The architects have had to design around the draconian will of Mr Barnes, who stipulated that the paintings be hung in exactly the way he wished and in the same rooms. Consequently, what has been built, internally at least, is an almost exact recreation of the original rooms in the old building (including the windows), which was designed in 1925 by the French neoclassical architect Paul Cret, who was also responsible for the adjacent Rodin Museum.
The hang, where paintings are placed in strict symmetrical arrangements, is idiosyncratic. And the pictures, rather eccentrically, are interspersed with Barnes’ personal collection of wholly uninspiring wrought ironwork. The idea behind this is allegedly taken from the thoughts of the American philosopher John Dewey. Rather than being based on history, chronology or themes such as landscape or portraiture, the arrangement of the pictures is based on line, colour and form. The placement of the ironmongery on the walls is somehow meant to guide the viewer to a greater understanding of the art. I would question the success of this strategy, as I personally find the ironmongery crude and the old-fashioned hessian on the walls a distraction. As to the relationship between the paintings, I don’t feel the wrought iron objects enhance my understanding of the works but quite the opposite, and the often-clashing placement of lesser-quality works next to great works also diminishes the overall effect. In addition, I find the obsession with symmetry peculiar. However, this is a truly fantastic collection of paintings and not even Mr Barnes’ best efforts can detract from that.
The architects have wrapped the building in a polite, minimalist skin; the placement of external windows upon this has been imposed by the stipulations of the will. The main structure comprises two rectangular blocks, with a central open courtyard (partly inside and partly outside) over which hangs an extruded lightbox. The asymmetrical façade consists of large and attractive rough-hewn slabs of limestone, surrounding the recreated Cret-designed windows. The overall feel is that of a long and low series of discrete boxes with neat Japanese-inspired detailing – but no obvious entrance.
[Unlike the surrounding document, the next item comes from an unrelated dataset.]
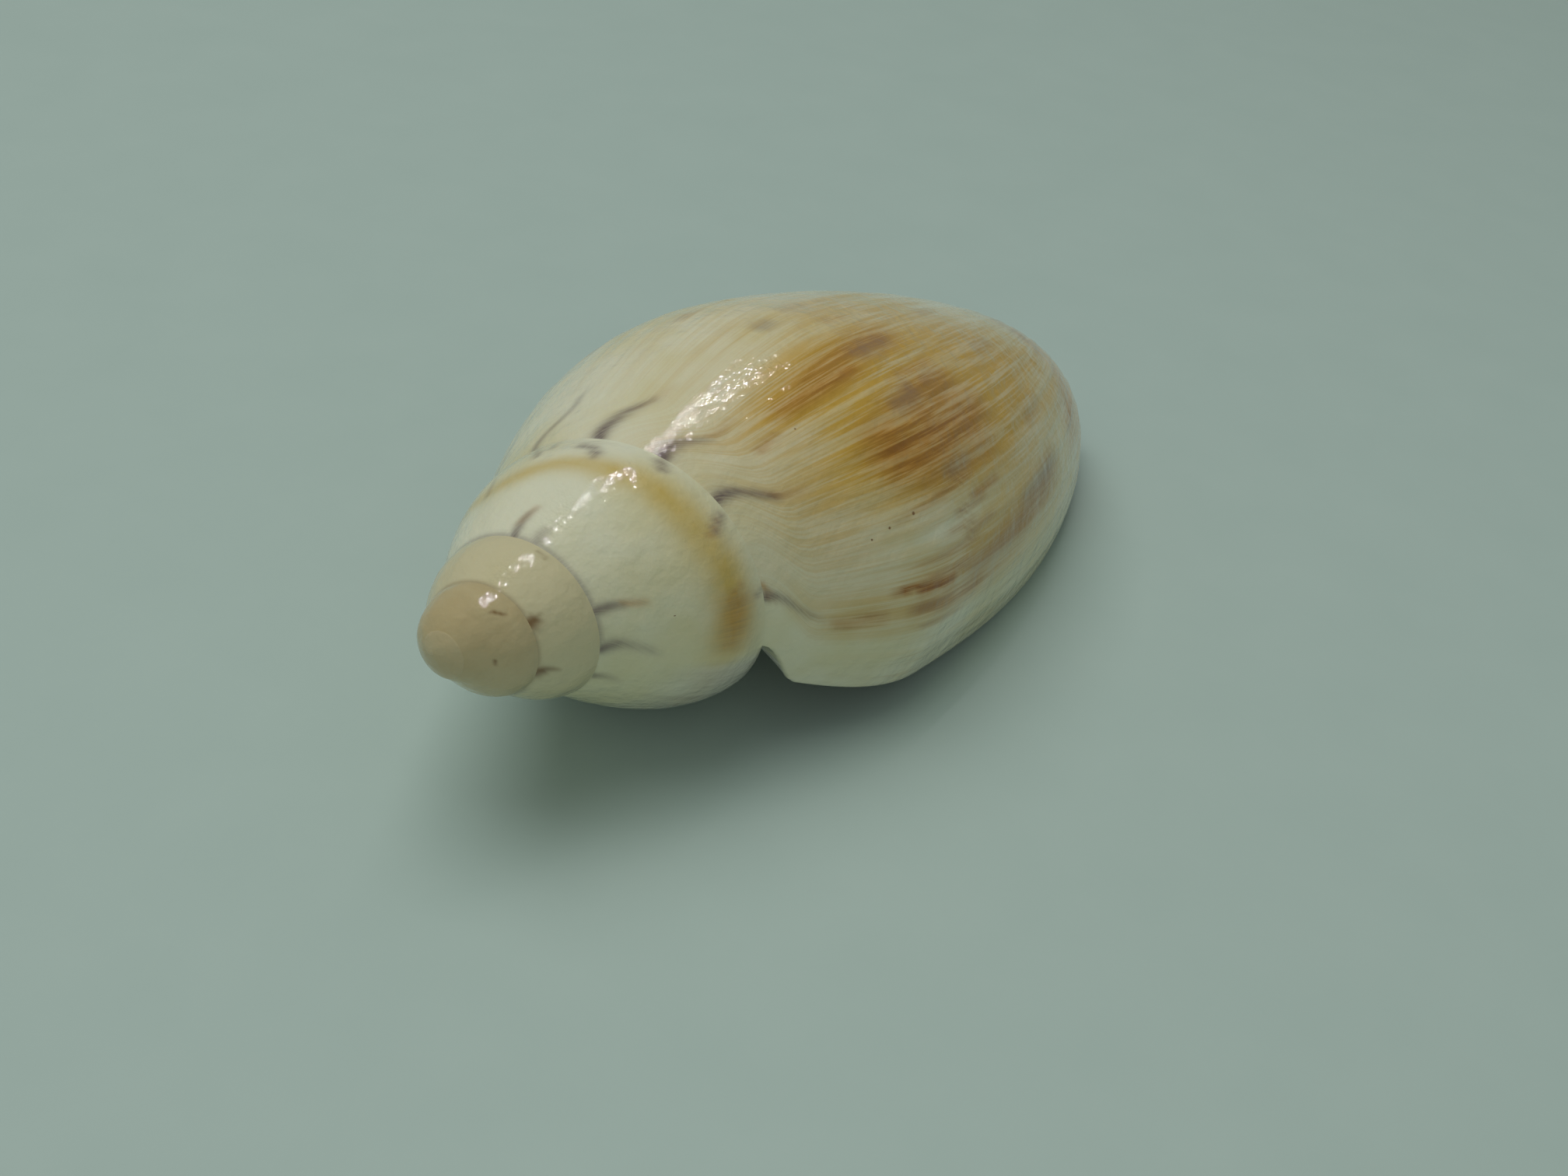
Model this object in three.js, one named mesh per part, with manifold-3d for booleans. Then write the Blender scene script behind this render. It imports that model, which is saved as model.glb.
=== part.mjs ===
// A volute shell, 100 mm long, lying on its mouth. It grew as one piece, so it is one mesh.
// Millimetres, +Z up, with the long axis along X and the apex towards -X.
import * as THREE from "three";
import { mergeVertices } from "three/addons/utils/BufferGeometryUtils.js";
import Module from "manifold-3d";

const wasm = await Module();
wasm.setup();

// The shell's own frame has +Z along the coiling axis towards the apex, which is at the origin.
// A place on the shell is a count of whorls back from the lip, and a drop below the suture.
const SHELL_LENGTH = 100;
const SUTURE_RADII = [14.5, 10.6, 7.7, 6.25, 5.8, 3.5, 2.5, 1, 0]; // every half whorl back from the lip
const SUTURE_DEPTHS = [26.6, 17, 11.75, 8, 6.1, 3.1, 1.1, 0.3, 0]; // below the apex, same places
const WHORLS = (SUTURE_RADII.length - 1) / 2;
const LIP_BEARING = -12.7; // degrees round the axis

// The last whorl, at every quarter whorl back from the lip. The spire takes over at the fifth place,
// where the crest lies on the next suture.
const CREST_DROPS = [20.3, 22, 18.6, 17.2]; // from the suture to the widest place
const CREST_SWELLS = [8.25, 7.6, 6.95, 6.05]; // how much wider than the suture it is there
const FRONT_FALLS = [2.7, 1.9, 1.2, 1.25, 0.65]; // how late the front part narrows
const FRONT_RADII = [11.2, 5.4, 2.9, 2.4, 2]; // at the front end
const FRONT_FULLNESS = [0.45, -0.35, 0.8, 0.1, 0]; // extra radius half way along it

const LIP_REACH = 0.046; // whorls by which the lip stands forward of its place at the suture
const LIP_SINUS = 0.06; // share of the length over which the lip bends back to the suture
const LIP_RETREAT = 0.96; // share of the reach lost again at the front

const NOTCH_DEPTH = 3.2; // siphonal notch in the front margin
const NOTCH_PLACE = 0.17;
const NOTCH_WIDTH = 0.14;
const TIP_HOLLOW = 0.8; // how far the middle of the front end is sunk

const WALL = 1.8;
const LIP_EDGE = 1;
const THINNING = 0.12; // whorls over which the wall thins towards the lip
const GLAZE = 0.35; // enamel over the previous whorl, inside the mouth
const HOLLOW_DROP = 3.2; // from the suture to the top of the hollow
const HOLLOW_WHORLS = 1.9; // how far back the hollow runs
const CANAL_WHORLS = 0.36; // how far back it stays open in front
const OVERRUN = 0.06; // whorls by which the cut passes the lip

const COLUMELLA_RADII = [4.6, 1.6]; // at its first fold, and at the front end
const PLAIT_HEIGHT = 1; // folds on the columella
const PLAIT_WIDTH = 1.3;
const PLAIT_DEPTHS = [62, 67.5, 73.5, 80]; // at the lip's bearing
const PLAIT_RISE = 24; // per whorl into the shell
const PLAIT_START = 0.08; // whorls over which they fade out at the mouth

const PITCH = 8.7; // the apex end is up by this much
const ROLL = 1.8;

const STEPS = 48; // rows per whorl
const UPPER_POINTS = 7; // from the suture to the crest
const LOWER_POINTS = 16; // from there to the front
const HOLLOW_STEPS = 46;
const HOLLOW_POINTS = 12;
const FLOOR_POINTS = [4, 22, 8]; // in front of the folds, over them and behind them

// Smooth curve through evenly spaced values, straight on below the first.
function curveAt(values, place) {
  const last = values.length - 1;
  if (place < 0) return values[0] + (values[1] - values[0]) * place;
  if (place >= last) return values[last];
  const i = Math.floor(place);
  const slope = (k) => {
    if (k === 0) return values[1] - values[0];
    if (k === last) return values[last] - values[last - 1];
    return (values[k + 1] - values[k - 1]) / 2;
  };
  const t = place - i;
  const rise = values[i + 1] - values[i];
  return values[i] + t * rise + t * (1 - t) * ((slope(i) - rise) * (1 - t) + (rise - slope(i + 1)) * t);
}

const sutureRadius = (whorl) => curveAt(SUTURE_RADII, whorl * 2);
const sutureDepth = (whorl) => curveAt(SUTURE_DEPTHS, whorl * 2);

// Where the widest place of a section is. On the spire it lies on the next suture.
function crestDrop(whorl) {
  if (whorl >= 1) return sutureDepth(whorl - 1) - sutureDepth(whorl);
  return curveAt([...CREST_DROPS, sutureDepth(0) - sutureDepth(1)], whorl * 4);
}

function crestSwell(whorl) {
  if (whorl >= 1) return sutureRadius(whorl - 1) - sutureRadius(whorl);
  return curveAt([...CREST_SWELLS, sutureRadius(0) - sutureRadius(1)], whorl * 4);
}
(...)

Indeed, the entrance is peculiar in that it is unannounced and stuck away at the rear. The route, despite being oblique, is successful in one respect, which is that it carries one past and over a long, Miesian shallow reflection pond. The most exciting aspect of the building externally is the extruded, cantilevered roof of the lightbox. But this great fanfare is directed towards a side street and extends, disappointingly, over the service entrance.Sadly, the building fails both internally and externally. It is neither a purist assemblage of platonic forms nor is it complex enough to demand real interest. It sits between two stools, without the severity a minimalist work requires for success and without the interesting mannerist forms or detailing now possible in contemporary design. I accept that part of the problem is the complicated and conflicting brief, but the end result is a slightly insipid modernist hybrid.
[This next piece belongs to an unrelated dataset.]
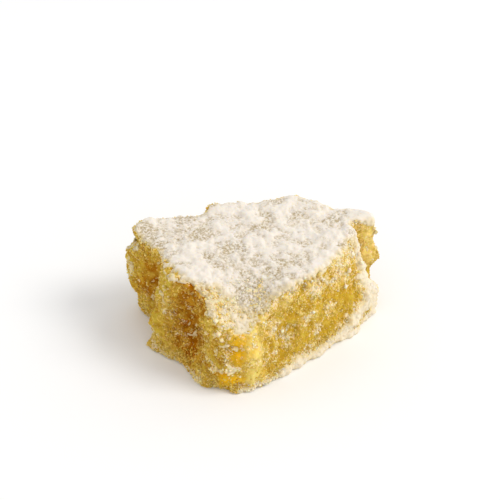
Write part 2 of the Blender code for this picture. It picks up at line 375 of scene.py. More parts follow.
# %% Where the coat is worn open or lies thick
WORN_EDGES = (
    # where crumbs break the coat open: the line, its reach and how much of the sugar has gone
    (((0.150, 0.39, 0.92), (0.175, 0.33, 0.92), (0.203, 0.30, 0.92)), 2.8, 1.8),
    (((0.203, 0.29, 0.90), (0.24, 0.25, 0.90)), 2.0, 1.0),
    (((0.24, 0.25, 0.90), (0.261, 0.236, 0.87), (0.305, 0.18, 0.82), (0.331, 0.116, 0.80)), 2.1, 1.1),
    (((0.331, 0.116, 0.80), (0.349, 0.081, 0.764), (0.37, 0.05, 0.70)), 1.8, 0.8),
    (((0.315, 0.17, 0.84), (0.345, 0.18, 0.85), (0.37, 0.15, 0.79)), 3.8, 1.55),
    (((0.03, 0.66, 0.93), (0.05, 0.60, 0.93), (0.10, 0.52, 0.93)), 1.5, 0.7),
)
DRIFTS = (
    # where it lies thick and white
    ((0.35, 0.67, 0.97), 3.2, 0.8),
    ((0.41, 0.21, 0.93), 2.6, 0.8),
    ((0.29, 0.30, 0.95), 2.4, 0.8),
    ((0.48, 0.77, 0.97), 3.2, 0.8),
    ((0.25, 0.50, 0.97), 2.4, 0.7),
    ((0.80, 0.61, 0.96), 3.6, 0.9),
    ((0.63, 0.85, 0.97), 4.2, 0.8),
    ((0.90, 0.76, 0.98), 4.0, 0.8),
    ((0.57, 0.21, 0.93), 2.6, 0.7),
    ((0.47, 0.45, 0.97), 2.6, 0.5),
    ((0.56, 0.61, 0.97), 2.8, 0.6),
    ((0.66, 0.63, 0.97), 2.6, 0.6),
    ((0.11, 0.71, 0.97), 2.4, 0.5),
    ((0.45, 0.06, 0.78), 2.6, 0.8),
    ((0.45, 0.12, 0.72), 2.6, 0.6),
)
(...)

It is a shame that one of the most unusual and idiosyncratic architects emanating from the US, and specifically Philadelphia, has been entirely ignored. The Pennsylvania Academy of Fine Arts, designed by Frank Furness, is only half a mile away and on the same street. This building is a masterpiece of eclecticism, as is the Furness Library at the University of Pennsylvania, which I visited on the same day as the Barnes Foundation. I am not normally a fan of this type of high Victorian architecture, but it provided some much-needed joy and playfulness at the end of a day dominated by a rather serious, self-absorbed collector and his rather sober-minded and, to me, slightly uninspired architects.
Although it would seem that none of Frank Furness’s motifs are original, the way he arranges them is exceptionally inventive and complex. Indeed, Robert Venturi (another Philadelphian architect), in his seminal book Complexity and Contradiction in Architecture, admires and cites Furness’ Clearing House (now demolished) in Philadelphia as a good example of “juxtaposed contradiction” and “an almost insane short story of a castle on a city street”. The Furness Library itself is half castle, half cathedral, with red sandstone gargoyles and Venetian gothic detailing in red brick and terracotta. This exuberant architectural fantasy, which fell out of favour for decades, is now deservedly appreciated as the genuine masterpiece that it is.
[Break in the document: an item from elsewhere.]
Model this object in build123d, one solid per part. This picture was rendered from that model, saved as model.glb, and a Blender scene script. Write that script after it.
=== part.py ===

Furness’s playful yet admittedly slightly horrifying stub columns, variegated arches and grand architectural gestures with absurdly over-scaled gothic fireplaces and flying buttresses all point to a confidence of creativity and spirit that seems lacking in the new home of the Barnes collection. It is a shame the new Barnes Foundation building takes itself almost as seriously as Dr Barnes took himself and that a looser, more playful building has not been erected on this prestigious site.
One cannot but think, now that this wonderful collection of paintings is rightly more accessible, that an architectural opportunity has been lost. The precedent was right there, a few minutes’ walk down the road, at the Pennsylvania Academy of Fine Arts, Furness’s most fanciful and impressive mannerist masterpiece. What we have instead is a form of polite modernism that seems almost as stodgy as some of Philadelphia’s oldest suburbs. Maybe if the architects had had a few very dry martinis before sitting down at the drawing board, the outcome would have been more interesting. If you do ever find yourself in Philadelphia, certainly stop by at the Barnes Foundation to look at the pictures, but for architecture I would recommend one of Frank Furness’s masterpieces, of which there are many in this often-bypassed city.